Green Zone (2010)

Quartile rating: 6.5/10 · 1 rating

During the U.S.-led occupation of Baghdad in 2003, Chief Warrant Officer Roy Miller and his team of Army inspectors are dispatched to find weapons of mass destruction believed to be stockpiled in the Iraqi desert. Rocketing from one booby-trapped and treacherous site to the next, the men search for deadly chemical agents but stumble instead upon an elaborate cover-up that threatens to invert the purpose of their mission.

The Quartile Take

Green Zone is a competent but unremarkable political thriller that grafts Bourne-style action onto the Iraq WMD controversy. The plot is serviceable but telegraphed — the conspiracy is obvious early and the film never fully capitalizes on its provocative premise.

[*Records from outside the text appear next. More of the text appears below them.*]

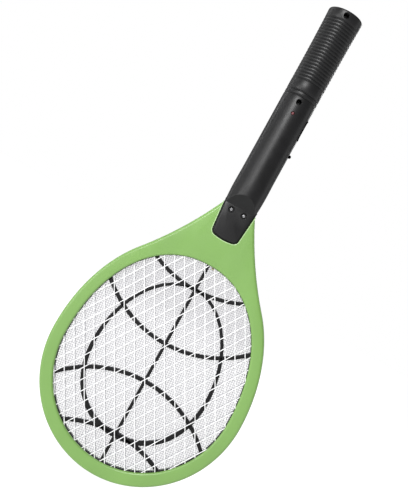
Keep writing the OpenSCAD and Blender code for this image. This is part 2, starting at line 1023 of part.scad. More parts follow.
// Each route is a list of places in X, Y and height
battery_route = [
    [9, -1.6, 417.6], [9, -1.6, 411], [9.3, -1.2, 403], [9, 0.6, 397], [9, 2.4, 394.5], [9, 3.6, 393.7]
];
net_route = [
    [3.5, 3.6, 315], [3.4, 2.4, 313.2], [2.8, 0.9, 310], [1.9, 0, 304], [1.9, 0, 260], [1.9, 0, 234]
];
live_end = [[2.1, 0.3, 231], [2.8, 0.9, 229.95], [3.9, 0.95, 229.9]];
guard_end = [[2.1, 0, 231], [3, 0, 229.95], [4.4, 0, 229.95]];

module battery_lead_positive() {
    color("red") from_rim() wire([for (p = battery_route) [-p.x, p.y, p.z]], 0.6, [1, 0, 0]);
}

module battery_lead_negative() {
    color(black) from_rim() wire(battery_route, 0.6, [1, 0, 0]);
}

module live_net_lead() {
    color("red") from_rim() wire(concat(net_route, live_end), 0.55, [0, 1, 0.2]);
}

module guard_net_lead() {
    color(black) from_rim()
        wire([for (p = concat(net_route, guard_end)) [-p.x, p.y, p.z]], 0.55, [0, 1, 0.2]);
}

// ---- Screws ----

// A pan-head screw driven along +Y, its head's underside at depth 0
module screw(head_radius, head_height, long) {
    difference() {
        rod_y(0, 0, head_radius, -head_height, 0);
        for (turn = [0, 90])
            rotate([0, turn, 0])
                translate([-head_radius * 0.6, -head_height - 1, -0.35])
                    cube([head_radius * 1.2, head_height * 0.6 + 1, 0.7]);
    }
    rod_y(0, 0, shank_radius, -0.2, long);
}

module neck_screws() {
    color(silver) from_rim()
        at_neck_screws()
            translate([0, neck_recess[1] - tongue_depth[1], 0])
                screw(neck_head[0], neck_head[1], 10);
}

module handle_screws() {
    color(silver) from_rim()
        for (h = [mid_screw_height, end_screw_height])
            translate([0, -screw_seat, h]) screw(handle_head[0], handle_head[1], 19);
}

head_frame_front();
head_frame_rear();
front_guard_net();
front_spacer_ribs();
live_net();
rear_spacer_ribs();
rear_guard_net();
ground_contact_strip();
live_contact_strip();
handle_front_shell();
handle_rear_shell();
battery_cover();
thumb_button();
push_switch_body();
push_switch_plunger();
power_switch_body();
power_switch_knob();
indicator_led();
led_leads();
circuit_board();
board_screws();
transformer_core();
transformer_bobbin();
transformer_winding();
storage_capacitor();
doubler_capacitors();
oscillator_transistor();
rectifier_diodes();
board_resistors();
battery_cell_left();
battery_cell_right();
battery_springs();
bridge_contact();
negative_contact();
positive_contact();
battery_lead_positive();
battery_lead_negative();
live_net_lead();
guard_net_lead();
neck_screws();
handle_screws();
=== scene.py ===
"""Electric fly swatter: the surfaces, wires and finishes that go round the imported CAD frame.

Sizes are in millimetres. Heights are measured up from the bottom of the head's rim, along the
handle. The face that carries the screws looks along -Y and the thumb button is on +X.
"""

import logging
import math
import random
from dataclasses import dataclass, field
from enum import Enum
from typing import Callable, Iterable, Sequence

import bmesh
import bpy
import numpy as np
from mathutils import Matrix, Vector


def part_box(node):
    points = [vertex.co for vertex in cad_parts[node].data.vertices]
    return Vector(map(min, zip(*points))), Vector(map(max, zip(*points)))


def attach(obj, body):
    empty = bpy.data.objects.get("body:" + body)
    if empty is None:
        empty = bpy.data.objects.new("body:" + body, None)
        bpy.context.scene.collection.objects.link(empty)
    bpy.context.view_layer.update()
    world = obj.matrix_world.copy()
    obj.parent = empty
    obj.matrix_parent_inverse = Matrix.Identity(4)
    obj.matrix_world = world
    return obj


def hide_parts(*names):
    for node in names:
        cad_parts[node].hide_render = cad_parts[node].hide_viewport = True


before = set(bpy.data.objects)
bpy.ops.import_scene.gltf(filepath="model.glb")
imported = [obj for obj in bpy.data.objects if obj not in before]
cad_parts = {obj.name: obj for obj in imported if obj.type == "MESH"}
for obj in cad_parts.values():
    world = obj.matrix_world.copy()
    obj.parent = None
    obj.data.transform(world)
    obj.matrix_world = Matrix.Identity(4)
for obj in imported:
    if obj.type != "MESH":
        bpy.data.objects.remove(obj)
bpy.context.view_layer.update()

MM = 0.001  # one millimetre in Blender's metres
RIM_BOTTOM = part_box("head_frame_front")[0].z / MM
ROOT_BODY = "swatter"

log = logging.getLogger("swatter")

Pair = tuple[float, float]
Triple = tuple[float, float, float]
Colour = Triple

WHOLE: Pair = (0.0, 1.0)
COMMON: Pair = (0.3, 0.7)  # the part of its range in which most of a noise lies


class Side(Enum):
    """The two faces of the swatter, as signs along Y."""

    FRONT = -1
    REAR = 1


# ---------------------------------------------------------------------------
# Finishes
# ---------------------------------------------------------------------------


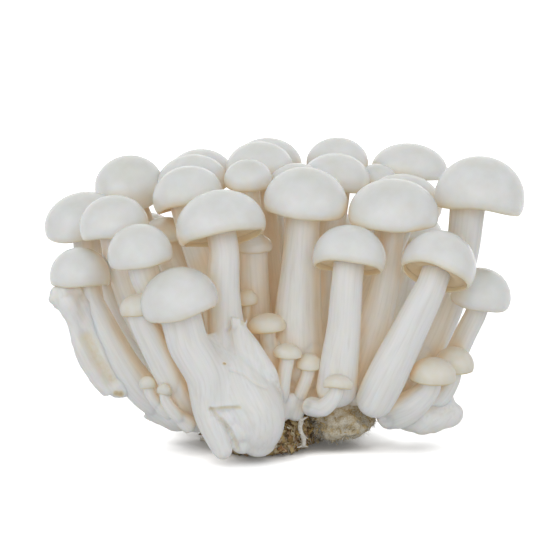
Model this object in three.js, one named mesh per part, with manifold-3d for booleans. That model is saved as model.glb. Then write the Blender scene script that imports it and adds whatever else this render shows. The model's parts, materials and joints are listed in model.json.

Damon and supporting players like Brendan Gleeson and Greg Kinnear deliver solid but unspectacular performances. Paul Greengrass brings his trademark shaky-cam handheld urgency, which works in the action sequences but feels visually repetitive throughout. Novelty suffers because the film blends well-worn conspiracy thriller beats with the Bourne aesthetic in a way that feels derivative rather than distinctive — the Iraq War setting adds topical weight but the execution is formulaic. The ending resolves weakly, with Miller's moral stand feeling somewhat hollow and the geopolitical conclusion offering little dramatic satisfaction or meaningful closure.